◆ REQUIREMENT
Return, word for word, every line that follows.

◆ DATA IN THIS EXERCISE
--- Start ---
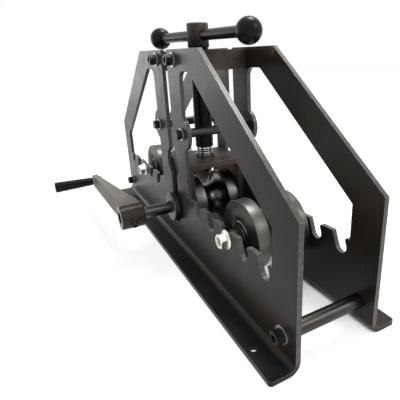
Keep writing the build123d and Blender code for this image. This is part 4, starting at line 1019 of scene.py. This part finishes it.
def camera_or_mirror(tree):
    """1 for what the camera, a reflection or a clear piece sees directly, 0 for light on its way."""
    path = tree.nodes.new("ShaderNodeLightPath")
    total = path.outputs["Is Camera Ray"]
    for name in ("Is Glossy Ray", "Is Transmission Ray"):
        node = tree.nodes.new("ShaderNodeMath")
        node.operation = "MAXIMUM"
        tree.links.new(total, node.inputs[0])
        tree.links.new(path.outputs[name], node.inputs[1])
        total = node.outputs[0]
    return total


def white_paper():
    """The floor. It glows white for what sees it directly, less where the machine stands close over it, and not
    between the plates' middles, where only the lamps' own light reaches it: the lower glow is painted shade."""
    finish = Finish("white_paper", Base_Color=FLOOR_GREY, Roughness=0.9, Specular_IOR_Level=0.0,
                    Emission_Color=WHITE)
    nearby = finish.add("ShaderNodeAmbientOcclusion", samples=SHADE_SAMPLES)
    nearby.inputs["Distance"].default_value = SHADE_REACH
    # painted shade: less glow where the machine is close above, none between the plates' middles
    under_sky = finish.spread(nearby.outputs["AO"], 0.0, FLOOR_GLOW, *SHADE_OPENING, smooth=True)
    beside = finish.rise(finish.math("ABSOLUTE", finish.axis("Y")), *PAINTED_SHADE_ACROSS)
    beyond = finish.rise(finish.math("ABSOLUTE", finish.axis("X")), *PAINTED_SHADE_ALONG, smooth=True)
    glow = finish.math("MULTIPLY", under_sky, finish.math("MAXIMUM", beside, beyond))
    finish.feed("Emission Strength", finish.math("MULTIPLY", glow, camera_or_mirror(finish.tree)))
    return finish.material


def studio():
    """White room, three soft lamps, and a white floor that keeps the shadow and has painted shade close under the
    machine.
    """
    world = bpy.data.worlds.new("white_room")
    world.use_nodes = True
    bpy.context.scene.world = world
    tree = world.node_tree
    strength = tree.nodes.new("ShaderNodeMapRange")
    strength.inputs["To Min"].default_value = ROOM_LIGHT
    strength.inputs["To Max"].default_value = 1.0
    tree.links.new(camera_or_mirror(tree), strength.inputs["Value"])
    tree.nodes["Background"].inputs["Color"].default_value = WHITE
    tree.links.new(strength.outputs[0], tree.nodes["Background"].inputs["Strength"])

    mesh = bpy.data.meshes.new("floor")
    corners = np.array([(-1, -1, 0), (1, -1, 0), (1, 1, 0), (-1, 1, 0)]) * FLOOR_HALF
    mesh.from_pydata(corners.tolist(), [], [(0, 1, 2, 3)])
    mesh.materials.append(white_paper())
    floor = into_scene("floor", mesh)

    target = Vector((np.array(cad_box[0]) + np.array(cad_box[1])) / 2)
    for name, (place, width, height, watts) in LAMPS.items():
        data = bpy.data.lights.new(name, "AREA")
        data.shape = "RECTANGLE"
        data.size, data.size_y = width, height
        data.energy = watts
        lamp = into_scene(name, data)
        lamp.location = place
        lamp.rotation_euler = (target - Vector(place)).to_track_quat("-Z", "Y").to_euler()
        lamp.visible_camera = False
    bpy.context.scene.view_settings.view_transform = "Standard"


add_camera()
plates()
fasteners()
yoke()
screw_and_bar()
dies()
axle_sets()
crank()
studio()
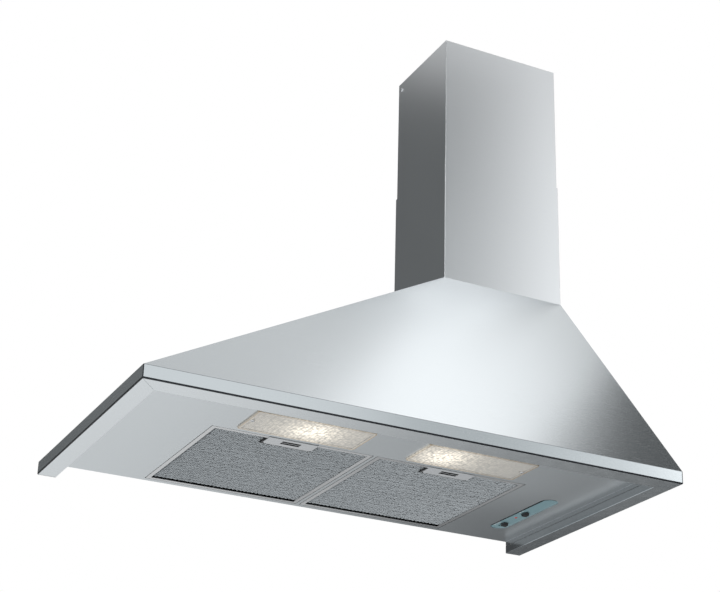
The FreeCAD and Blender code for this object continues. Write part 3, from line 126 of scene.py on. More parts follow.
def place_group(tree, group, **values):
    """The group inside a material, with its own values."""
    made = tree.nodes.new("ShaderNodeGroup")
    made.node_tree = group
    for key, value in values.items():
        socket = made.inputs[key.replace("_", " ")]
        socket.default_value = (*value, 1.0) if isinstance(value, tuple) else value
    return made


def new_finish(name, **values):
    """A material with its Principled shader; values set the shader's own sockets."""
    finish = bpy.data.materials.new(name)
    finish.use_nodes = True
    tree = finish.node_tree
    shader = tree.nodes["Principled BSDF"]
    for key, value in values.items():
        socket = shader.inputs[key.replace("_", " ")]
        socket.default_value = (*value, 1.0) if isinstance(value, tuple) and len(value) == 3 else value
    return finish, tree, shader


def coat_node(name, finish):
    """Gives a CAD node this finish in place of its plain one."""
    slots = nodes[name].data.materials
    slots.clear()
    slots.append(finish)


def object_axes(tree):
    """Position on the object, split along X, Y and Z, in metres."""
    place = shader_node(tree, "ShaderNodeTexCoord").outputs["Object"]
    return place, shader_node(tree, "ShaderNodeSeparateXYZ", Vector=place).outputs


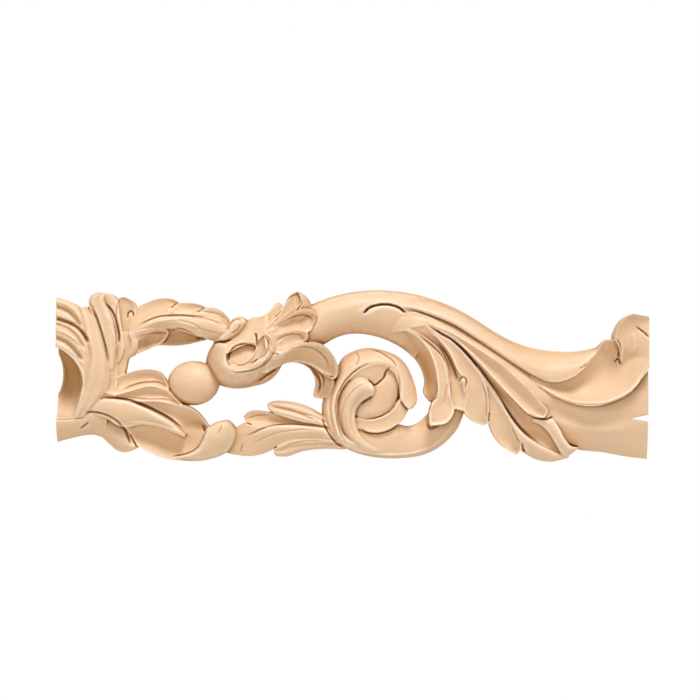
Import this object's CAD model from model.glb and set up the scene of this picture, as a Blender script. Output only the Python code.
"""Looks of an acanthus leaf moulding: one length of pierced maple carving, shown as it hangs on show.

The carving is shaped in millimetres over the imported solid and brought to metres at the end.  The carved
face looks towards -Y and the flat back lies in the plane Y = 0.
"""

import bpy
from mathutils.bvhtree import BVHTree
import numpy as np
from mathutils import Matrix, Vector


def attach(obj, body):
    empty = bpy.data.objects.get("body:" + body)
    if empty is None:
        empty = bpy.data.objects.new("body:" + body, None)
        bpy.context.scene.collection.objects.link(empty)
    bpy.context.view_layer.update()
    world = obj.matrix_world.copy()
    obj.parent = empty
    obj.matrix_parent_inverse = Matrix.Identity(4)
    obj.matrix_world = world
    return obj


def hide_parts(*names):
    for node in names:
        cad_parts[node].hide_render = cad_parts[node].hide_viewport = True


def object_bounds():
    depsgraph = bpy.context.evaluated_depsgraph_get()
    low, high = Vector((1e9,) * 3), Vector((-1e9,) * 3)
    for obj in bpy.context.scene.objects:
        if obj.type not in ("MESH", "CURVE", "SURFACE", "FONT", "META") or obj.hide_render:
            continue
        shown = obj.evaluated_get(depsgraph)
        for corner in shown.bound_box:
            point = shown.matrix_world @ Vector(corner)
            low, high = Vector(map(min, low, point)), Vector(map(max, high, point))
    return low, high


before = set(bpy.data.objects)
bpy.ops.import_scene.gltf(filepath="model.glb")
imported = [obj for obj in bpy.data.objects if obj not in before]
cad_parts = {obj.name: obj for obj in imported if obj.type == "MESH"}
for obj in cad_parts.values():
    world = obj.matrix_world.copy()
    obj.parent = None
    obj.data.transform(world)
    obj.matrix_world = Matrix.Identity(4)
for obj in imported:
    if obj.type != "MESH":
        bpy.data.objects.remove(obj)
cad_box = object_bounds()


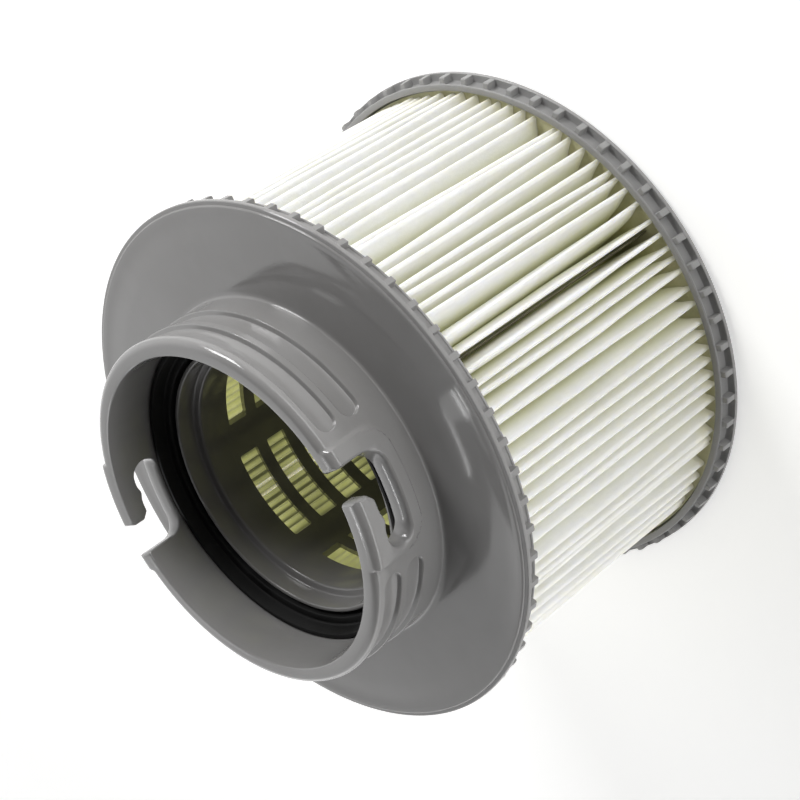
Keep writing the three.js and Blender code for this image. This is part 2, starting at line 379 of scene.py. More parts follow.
--- End ---
◆ RESPONSE TO THIS EXERCISE
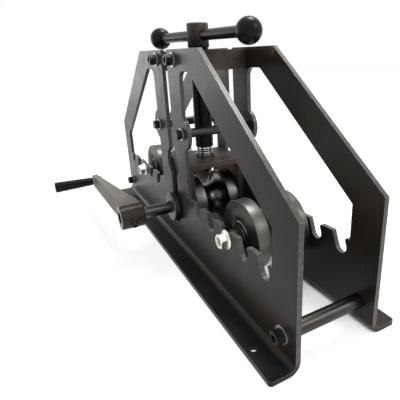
Keep writing the build123d and Blender code for this image. This is part 4, starting at line 1019 of scene.py. This part finishes it.
def camera_or_mirror(tree):
    """1 for what the camera, a reflection or a clear piece sees directly, 0 for light on its way."""
    path = tree.nodes.new("ShaderNodeLightPath")
    total = path.outputs["Is Camera Ray"]
    for name in ("Is Glossy Ray", "Is Transmission Ray"):
        node = tree.nodes.new("ShaderNodeMath")
        node.operation = "MAXIMUM"
        tree.links.new(total, node.inputs[0])
        tree.links.new(path.outputs[name], node.inputs[1])
        total = node.outputs[0]
    return total


def white_paper():
    """The floor. It glows white for what sees it directly, less where the machine stands close over it, and not
    between the plates' middles, where only the lamps' own light reaches it: the lower glow is painted shade."""
    finish = Finish("white_paper", Base_Color=FLOOR_GREY, Roughness=0.9, Specular_IOR_Level=0.0,
                    Emission_Color=WHITE)
    nearby = finish.add("ShaderNodeAmbientOcclusion", samples=SHADE_SAMPLES)
    nearby.inputs["Distance"].default_value = SHADE_REACH
    # painted shade: less glow where the machine is close above, none between the plates' middles
    under_sky = finish.spread(nearby.outputs["AO"], 0.0, FLOOR_GLOW, *SHADE_OPENING, smooth=True)
    beside = finish.rise(finish.math("ABSOLUTE", finish.axis("Y")), *PAINTED_SHADE_ACROSS)
    beyond = finish.rise(finish.math("ABSOLUTE", finish.axis("X")), *PAINTED_SHADE_ALONG, smooth=True)
    glow = finish.math("MULTIPLY", under_sky, finish.math("MAXIMUM", beside, beyond))
    finish.feed("Emission Strength", finish.math("MULTIPLY", glow, camera_or_mirror(finish.tree)))
    return finish.material


def studio():
    """White room, three soft lamps, and a white floor that keeps the shadow and has painted shade close under the
    machine.
    """
    world = bpy.data.worlds.new("white_room")
    world.use_nodes = True
    bpy.context.scene.world = world
    tree = world.node_tree
    strength = tree.nodes.new("ShaderNodeMapRange")
    strength.inputs["To Min"].default_value = ROOM_LIGHT
    strength.inputs["To Max"].default_value = 1.0
    tree.links.new(camera_or_mirror(tree), strength.inputs["Value"])
    tree.nodes["Background"].inputs["Color"].default_value = WHITE
    tree.links.new(strength.outputs[0], tree.nodes["Background"].inputs["Strength"])

    mesh = bpy.data.meshes.new("floor")
    corners = np.array([(-1, -1, 0), (1, -1, 0), (1, 1, 0), (-1, 1, 0)]) * FLOOR_HALF
    mesh.from_pydata(corners.tolist(), [], [(0, 1, 2, 3)])
    mesh.materials.append(white_paper())
    floor = into_scene("floor", mesh)

    target = Vector((np.array(cad_box[0]) + np.array(cad_box[1])) / 2)
    for name, (place, width, height, watts) in LAMPS.items():
        data = bpy.data.lights.new(name, "AREA")
        data.shape = "RECTANGLE"
        data.size, data.size_y = width, height
        data.energy = watts
        lamp = into_scene(name, data)
        lamp.location = place
        lamp.rotation_euler = (target - Vector(place)).to_track_quat("-Z", "Y").to_euler()
        lamp.visible_camera = False
    bpy.context.scene.view_settings.view_transform = "Standard"


add_camera()
plates()
fasteners()
yoke()
screw_and_bar()
dies()
axle_sets()
crank()
studio()
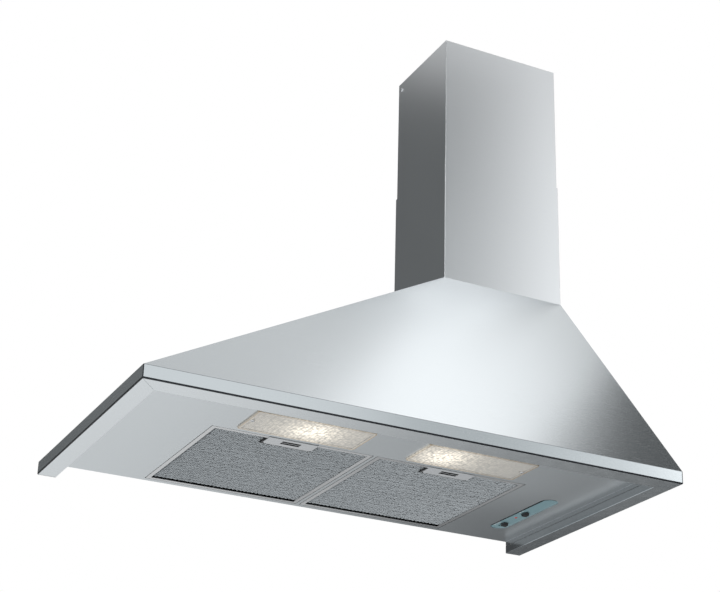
The FreeCAD and Blender code for this object continues. Write part 3, from line 126 of scene.py on. More parts follow.
def place_group(tree, group, **values):
    """The group inside a material, with its own values."""
    made = tree.nodes.new("ShaderNodeGroup")
    made.node_tree = group
    for key, value in values.items():
        socket = made.inputs[key.replace("_", " ")]
        socket.default_value = (*value, 1.0) if isinstance(value, tuple) else value
    return made


def new_finish(name, **values):
    """A material with its Principled shader; values set the shader's own sockets."""
    finish = bpy.data.materials.new(name)
    finish.use_nodes = True
    tree = finish.node_tree
    shader = tree.nodes["Principled BSDF"]
    for key, value in values.items():
        socket = shader.inputs[key.replace("_", " ")]
        socket.default_value = (*value, 1.0) if isinstance(value, tuple) and len(value) == 3 else value
    return finish, tree, shader


def coat_node(name, finish):
    """Gives a CAD node this finish in place of its plain one."""
    slots = nodes[name].data.materials
    slots.clear()
    slots.append(finish)


def object_axes(tree):
    """Position on the object, split along X, Y and Z, in metres."""
    place = shader_node(tree, "ShaderNodeTexCoord").outputs["Object"]
    return place, shader_node(tree, "ShaderNodeSeparateXYZ", Vector=place).outputs


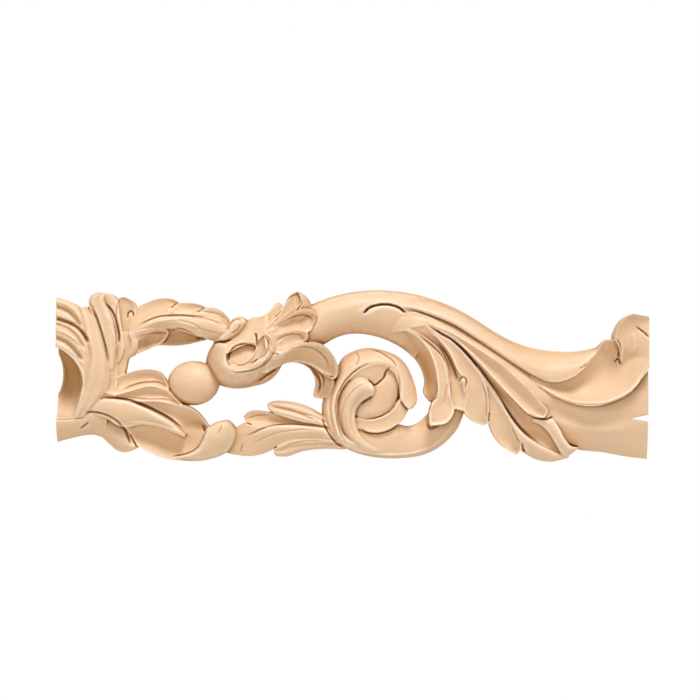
Import this object's CAD model from model.glb and set up the scene of this picture, as a Blender script. Output only the Python code.
"""Looks of an acanthus leaf moulding: one length of pierced maple carving, shown as it hangs on show.

The carving is shaped in millimetres over the imported solid and brought to metres at the end.  The carved
face looks towards -Y and the flat back lies in the plane Y = 0.
"""

import bpy
from mathutils.bvhtree import BVHTree
import numpy as np
from mathutils import Matrix, Vector


def attach(obj, body):
    empty = bpy.data.objects.get("body:" + body)
    if empty is None:
        empty = bpy.data.objects.new("body:" + body, None)
        bpy.context.scene.collection.objects.link(empty)
    bpy.context.view_layer.update()
    world = obj.matrix_world.copy()
    obj.parent = empty
    obj.matrix_parent_inverse = Matrix.Identity(4)
    obj.matrix_world = world
    return obj


def hide_parts(*names):
    for node in names:
        cad_parts[node].hide_render = cad_parts[node].hide_viewport = True


def object_bounds():
    depsgraph = bpy.context.evaluated_depsgraph_get()
    low, high = Vector((1e9,) * 3), Vector((-1e9,) * 3)
    for obj in bpy.context.scene.objects:
        if obj.type not in ("MESH", "CURVE", "SURFACE", "FONT", "META") or obj.hide_render:
            continue
        shown = obj.evaluated_get(depsgraph)
        for corner in shown.bound_box:
            point = shown.matrix_world @ Vector(corner)
            low, high = Vector(map(min, low, point)), Vector(map(max, high, point))
    return low, high


before = set(bpy.data.objects)
bpy.ops.import_scene.gltf(filepath="model.glb")
imported = [obj for obj in bpy.data.objects if obj not in before]
cad_parts = {obj.name: obj for obj in imported if obj.type == "MESH"}
for obj in cad_parts.values():
    world = obj.matrix_world.copy()
    obj.parent = None
    obj.data.transform(world)
    obj.matrix_world = Matrix.Identity(4)
for obj in imported:
    if obj.type != "MESH":
        bpy.data.objects.remove(obj)
cad_box = object_bounds()


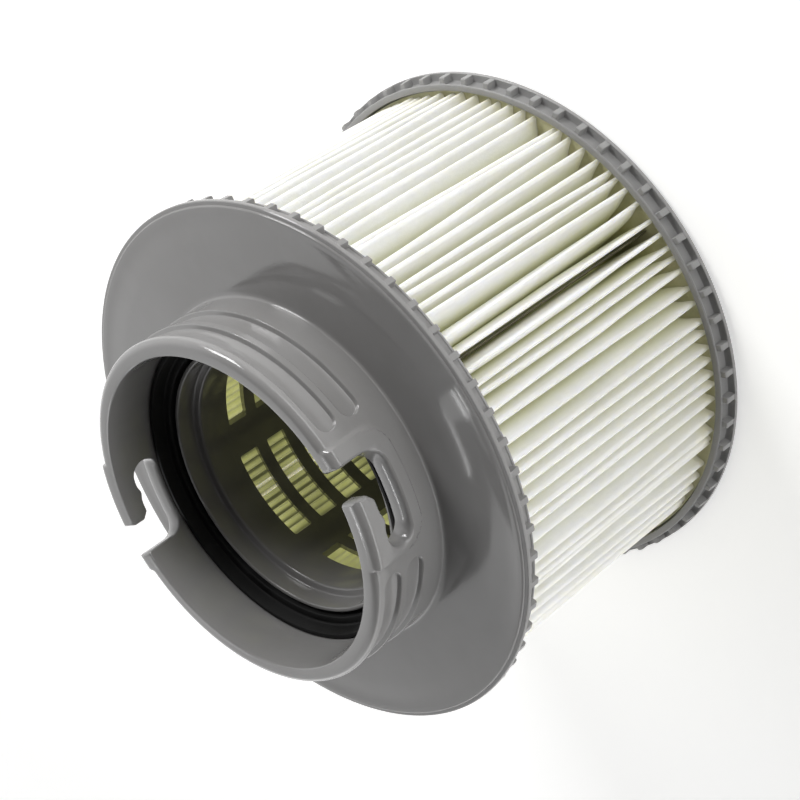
Keep writing the three.js and Blender code for this image. This is part 2, starting at line 379 of scene.py. More parts follow.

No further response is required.